Hence I'm with mailbox.org now and making use of FairEmail client which is near perfect. However I'm worried about their poor implementation of MFA/2FA whereby it only makes you enter 10 alphanumeric pin+token for logins, once you activated One Time Password (OTP). I'm not sure if I want to continue using mailbox.org but seriously I like the @secure.mailbox.org alias they offer which forces everything you send and receive in encrypted TLS/SSL.
I'm not a fan of the MFA/2FA implementation at mailbox.org either, but technically, let's be honest, 10 characters, even just numerals, amounts to 10 billion+ possibilities, and the password changes each time interval due to the token changing each time interval, and still a hacker would realisitically need both factors to get in... so the Mailbox.org devs probably ran the probabilities and the chances of getting in are infinitesimal, especially since they most likely have login fraud detection with some number of failed logins as a threshold... so how many failed login attempts would lock your account? Or how many tries would a hacker need to get in? Certainly not enough to beat the odds of getting one in 10 billion+ at 10 characters.

But I agree with you, it is an odd MFA/2FA implementation that doesn't inspire immediate confidence at 10 characters with TOTP, which is what I assume you are using.
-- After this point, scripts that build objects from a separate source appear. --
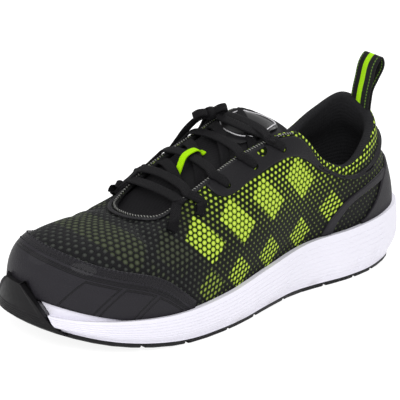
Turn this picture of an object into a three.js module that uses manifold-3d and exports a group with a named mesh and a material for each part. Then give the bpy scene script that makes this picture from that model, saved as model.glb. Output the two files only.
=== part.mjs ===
// Low-cut safety sneaker for the left foot, standing empty on its sole.
// Millimetres: +X runs to the toe, +Y to the outer side, +Z up. The origin lies on the floor under the middle of the sole.
import * as THREE from "three";
import { mergeVertices } from "three/addons/utils/BufferGeometryUtils.js";
import Module from "manifold-3d";

const wasm = await Module();
wasm.setup();

// Sole
const soleLength = 300;
const ballWidth = 110;
const toeSpring = 15; // lift of the tread at the toe tip
const heelBevel = 6.5; // lift of the tread at the back of the heel
const archLift = 1;
const flatFrom = -104; // the tread lies on the floor from here
const flatTo = 46; // to here
const outsoleThick = 2.8;
const heelFoam = 25; // from the outsole to the footbed at the heel
const foreFoam = 14; // and under the ball
const ribCount = 4;
const ribStep = 0.9;
const ribBand = 0.72; // share of the side wall that the ribs take
const sideFlare = 4.5; // how far the side wall stands out from its foot
const widest = 0.42; // share of the wall's height at which it stands out most
const sideDraw = 2.8; // how far it draws in again up to its edge
const treadInset = sideFlare - 0.4; // edge of the tread, inside the outline
const lipThick = sideDraw + 2.4; // foam beside the upper
const lugGroove = 3.4;
const lugDepth = 1.5;
const grooveAt = [-118, -100, -73, -33, -2, 34, 70, 100]; // middle of each groove across the tread
const channelWidth = 9;

// Toe guard, moulded with the outsole
const guardThick = 3;
const guardTop = 37;
const guardMiddle = 10.12; // station about which it lies
const guardFoot = 1.05; // stations each way at its foot
const guardHead = 0.3; // and at its top
const guardRoot = 3; // how far its foot reaches in under the foam

// Upper
const wall = 2.2;
const collarPad = 7.5; // thickness of the padded collar
const padShare = 0.42; // share of the height, from the rim, that the padding takes
const clearance = 0.3; // between pieces that touch
const overlay = 1.3; // thickness of the films and caps on the upper
const ringSteps = 60;
const outerSteps = 8;
const innerSteps = 4;

// Closed outline of the sole with the height of the foam's edge, and the rim of the upper, one row for each station.
// along: share of half the sole's length. across: share of half the ball width. edge: top of the foam, mm.
// rimX, rimY, rimZ: the rim of the collar and throat, mm. lean: outward tilt of the wall at its foot, degrees.
// crest: slope on which the wall reaches the rim. rise and reach: lengths of the curve's handles, mm.
const stations = [
  { name: "heel", along: -1.0, across: 0.03, edge: 44, rimX: -126, rimY: 0, rimZ: 102.5, lean: 6, crest: 78, rise: 22, reach: 26 },
  { name: "heel_corner_out", along: -0.955, across: 0.456, edge: 43, rimX: -121, rimY: 16, rimZ: 95, lean: 7, crest: 76, rise: 22, reach: 24 },
  { name: "heel_side_out", along: -0.82, across: 0.63, edge: 38.5, rimX: -104, rimY: 27.5, rimZ: 85, lean: 6, crest: 78, rise: 20, reach: 20 },
  { name: "rear_out", along: -0.6, across: 0.708, edge: 36, rimX: -84, rimY: 31.5, rimZ: 75.5, lean: 5, crest: 80, rise: 16, reach: 14 },
  { name: "ankle_out", along: -0.33, across: 0.7, edge: 34, rimX: -62, rimY: 30.5, rimZ: 83, lean: 4, crest: 78, rise: 18, reach: 18 },
  { name: "waist_out", along: -0.05, across: 0.86, edge: 30, rimX: -36, rimY: 25.5, rimZ: 106, lean: 4, crest: 62, rise: 28, reach: 26 },
  { name: "instep_out", along: 0.22, across: 1.0, edge: 25, rimX: 2, rimY: 21.5, rimZ: 98.5, lean: 4, crest: 50, rise: 28, reach: 24 },
  { name: "ball_out", along: 0.5, across: 1.02, edge: 22, rimX: 38, rimY: 21, rimZ: 83, lean: 4, crest: 40, rise: 25, reach: 22 },
  { name: "toe_side_out", along: 0.77, across: 0.82, edge: 22.5, rimX: 60, rimY: 19, rimZ: 70, lean: 4, crest: 20, rise: 28, reach: 28 },
  { name: "toe_corner_out", along: 0.94, across: 0.4, edge: 22.5, rimX: 70, rimY: 11, rimZ: 67.5, lean: 3, crest: 10, rise: 34, reach: 44 },
  { name: "toe", along: 1.0, across: -0.12, edge: 24, rimX: 73, rimY: -1, rimZ: 66.5, lean: 3, crest: 8, rise: 36, reach: 52 },
  { name: "toe_corner_in", along: 0.95, across: -0.55, edge: 23, rimX: 70, rimY: -12, rimZ: 66, lean: 3, crest: 10, rise: 34, reach: 46 },
  { name: "toe_side_in", along: 0.8, across: -0.86, edge: 23, rimX: 60, rimY: -20, rimZ: 68, lean: 4, crest: 26, rise: 28, reach: 30 },
  { name: "ball_in", along: 0.55, across: -1.0, edge: 22, rimX: 38, rimY: -20, rimZ: 83.5, lean: 4, crest: 62, rise: 25, reach: 22 },
  { name: "instep_in", along: 0.28, across: -0.91, edge: 26, rimX: 2, rimY: -20, rimZ: 98, lean: 4, crest: 68, rise: 28, reach: 24 },
  { name: "waist_in", along: 0.0, across: -0.7, edge: 31, rimX: -37, rimY: -25, rimZ: 106, lean: 6, crest: 72, rise: 28, reach: 26 },
  { name: "ankle_in", along: -0.3, across: -0.6, edge: 35, rimX: -62, rimY: -30, rimZ: 86, lean: 7, crest: 78, rise: 18, reach: 18 },
  { name: "rear_in", along: -0.58, across: -0.66, edge: 37, rimX: -85, rimY: -32, rimZ: 78.5, lean: 6, crest: 80, rise: 16, reach: 14 },
  { name: "heel_side_in", along: -0.82, across: -0.62, edge: 40, rimX: -107, rimY: -29, rimZ: 91.5, lean: 6, crest: 78, rise: 20, reach: 20 },
  { name: "heel_corner_in", along: -0.955, across: -0.36, edge: 43, rimX: -121, rimY: -17, rimZ: 105, lean: 7, crest: 76, rise: 22, reach: 24 },
];
const toeStation = stations.findIndex((row) => row.name === "toe");

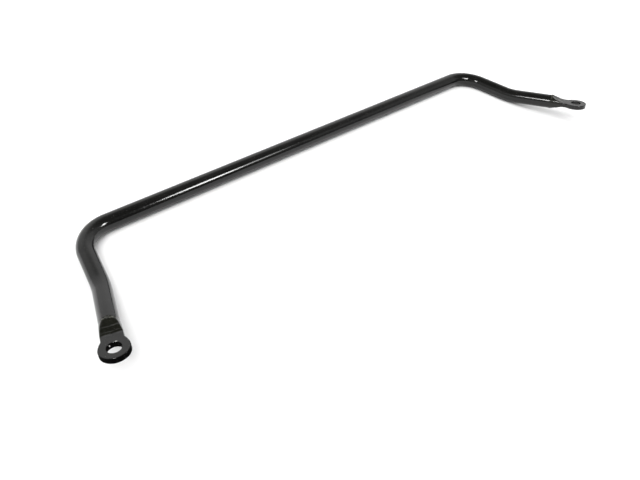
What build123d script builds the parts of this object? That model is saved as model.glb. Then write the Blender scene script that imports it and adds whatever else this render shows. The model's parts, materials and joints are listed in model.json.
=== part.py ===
from build123d import *
import os
from math import cos, radians, sin, tan

# Sway bar, in millimetres. The origin is the middle of the straight section's centre line.
# +X runs along the straight section to the right, +Z is up as the bar lies on a flat surface,
# and the arms reach towards -Y. The left side mirrors the right side across the YZ plane.

# Round tube
BAR_DIAMETER = 25.4
WALL = 4.0

# Centre line, from corner to corner, before the corners are rounded
HALF_SPAN = 425.0  # middle of the bar to the corner of the main bend
ROOT_LENGTH = 107.4  # corner of the main bend to the corner of the kink
ROOT_SPLAY = 12.5  # degrees outwards from -Y
TIP_LENGTH = 126.5  # corner of the kink to the eye's centre
TIP_SPLAY = 21.4  # degrees outwards from -Y
TIP_RISE = 11.3  # degrees upwards
BEND_RADIUS = 53.4  # centre line, main bend
KINK_RADIUS = 110.0  # centre line, kink

# Forged eye end, as distances from the eye's centre along the arm
EYE_RADIUS = 18.7
HOLE_RADIUS = 9.15
PLATE = 7.8  # thickness of the flat eye
EYE_ROLL = 7.0  # degrees that the flat eye leans outwards, about the arm's centre line
NECK_WIDTH = 27.6  # flat neck where it meets the eye
NOTCH_RADIUS = 3.0  # inner corner between the neck and the eye
RAMP_FOOT = 24.0  # the flat face ends and the ramp starts
RAMP_HEAD = 46.0  # the ramp reaches the full round section
RAMP_HOLLOW = 1.2  # how far the ramp's middle lies below a straight slope
SEAM = 47.5  # end of the tube, and shoulder of the eye end
SPIGOT_LENGTH = 20.0
SPIGOT_CLEARANCE = 0.05  # radial, inside the tube
SPIGOT_CHAMFER = 1.0

# Weld bead, a ring in a V groove round the seam
BEAD_HALF_WIDTH = 2.4
BEAD_DEPTH = 1.8
BEAD_CROWN = 0.8  # height above the tube

BAR_RADIUS = BAR_DIAMETER / 2
BORE_RADIUS = BAR_RADIUS - WALL
BLANK = 4 * BAR_DIAMETER  # larger than an eye end each way


def heading(splay, rise):
    """Unit vector of an arm segment on the right side, from angles in degrees."""
    flat = cos(radians(rise))
    return Vector(flat * sin(radians(splay)), -flat * cos(radians(splay)), sin(radians(rise)))


BEND_CORNER = Vector(HALF_SPAN, 0, 0)
ROOT_HEADING = heading(ROOT_SPLAY, 0)
KINK_CORNER = BEND_CORNER + ROOT_HEADING * ROOT_LENGTH
TIP_HEADING = heading(TIP_SPLAY, TIP_RISE)
EYE_CENTRE = KINK_CORNER + TIP_HEADING * TIP_LENGTH


def rounded_corner(corner, heading_in, heading_out, radius):
    """Arc of the centre line that rounds a corner between two straight runs."""
    turn = radians(heading_in.get_angle(heading_out))
    run_used = radius * tan(turn / 2)
    centre = corner + (heading_out - heading_in).normalized() * (radius / cos(turn / 2))
    middle = centre + (corner - centre).normalized() * radius
    return ThreePointArc(corner - heading_in * run_used, middle, corner + heading_out * run_used)


MAIN_BEND = rounded_corner(BEND_CORNER, Vector(1, 0, 0), ROOT_HEADING, BEND_RADIUS)
KINK = rounded_corner(KINK_CORNER, ROOT_HEADING, TIP_HEADING, KINK_RADIUS)
STRAIGHT_END = MAIN_BEND @ 0
SEAM_CENTRE = EYE_CENTRE - TIP_HEADING * SEAM

# The eye end's own frame: x from the eye's centre towards the bar, y across, z square to the flat face
UNROLLED = Vector(0, 0, 1) - TIP_HEADING * TIP_HEADING.Z
EYE_NORMAL = UNROLLED.rotate(Axis((0, 0, 0), -TIP_HEADING), EYE_ROLL)
EYE_FRAME = Plane(origin=EYE_CENTRE, x_dir=-TIP_HEADING, z_dir=EYE_NORMAL)


def tube(path):
    """Round tube along a centre line, open at both ends."""
    start = Plane(origin=path @ 0, z_dir=path % 0)
    ring = start * (Circle(BAR_RADIUS) - Circle(BORE_RADIUS))
    return sweep(ring, path=path)


def weld_ring():
    """Weld bead: it fills the groove round the seam and stands proud in a low crown."""
    top = BAR_RADIUS + BEAD_CROWN
    left = (SEAM - BEAD_HALF_WIDTH, 0, BAR_RADIUS)
    right = (SEAM + BEAD_HALF_WIDTH, 0, BAR_RADIUS)
    root = (SEAM, 0, BAR_RADIUS - BEAD_DEPTH)
    outline = ThreePointArc(left, (SEAM, 0, top), right) + Polyline(right, root, left)
    return EYE_FRAME * revolve(make_face(outline), axis=Axis.X)


def eye_plate():
    """Flat eye and neck, without the hole."""
    neck = Pos(RAMP_FOOT / 2, 0) * Rectangle(RAMP_FOOT, NECK_WIDTH)
    outline = Circle(EYE_RADIUS) + neck
    notches = outline.vertices().filter_by(lambda v: abs(v.Y) > NECK_WIDTH / 2 - 0.01 and v.X < RAMP_FOOT - 1)
    outline = fillet(notches, NOTCH_RADIUS)
    return Pos(0, 0, -PLATE / 2) * extrude(outline, PLATE)


def ramp_profile():
    """Side view of the ramped shank, above and below the middle of the plate."""
    foot_height = PLATE / 2
    foot = (RAMP_FOOT, 0, foot_height)
    head = (RAMP_HEAD, 0, BAR_RADIUS)
    middle = ((RAMP_FOOT + RAMP_HEAD) / 2, 0, (foot_height + BAR_RADIUS) / 2 - RAMP_HOLLOW)
    inner = (RAMP_FOOT - NOTCH_RADIUS, 0, foot_height)
    shoulder = (SEAM, 0, BAR_RADIUS)
    upper = Line(inner, foot) + ThreePointArc(foot, middle, head) + Line(head, shoulder)
    closing = Polyline(shoulder, (SEAM, 0, 0), (inner[0], 0, 0), inner)
    half = make_face(upper + closing)
    return half + mirror(half, about=Plane.XY)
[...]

HOWEVER, you can use Yubikey, and that greatly extends the length of the MFA/2FA password, so there's a solution for you. Again, I assume you are using TOTP to get 10 chars (4+6). Yubikey is much much much much better in this case. I believe it is 40+ characters....

Quote:
Originally Posted by truemagic View Post
Maybe I should try Mailfence next?
As for comparing the three -- Tutanota, Mailbox.org, Mailfence, I like all three, and I would currently "trust"* all three (*trust inasmuch as "trust" should be given to any email provider). Each service has strengths/weaknesses, but they are all good IMO, and on my personal short list of trusted providers right now. You just have to balance what things you want/need/prefer. YMMV. Good luck!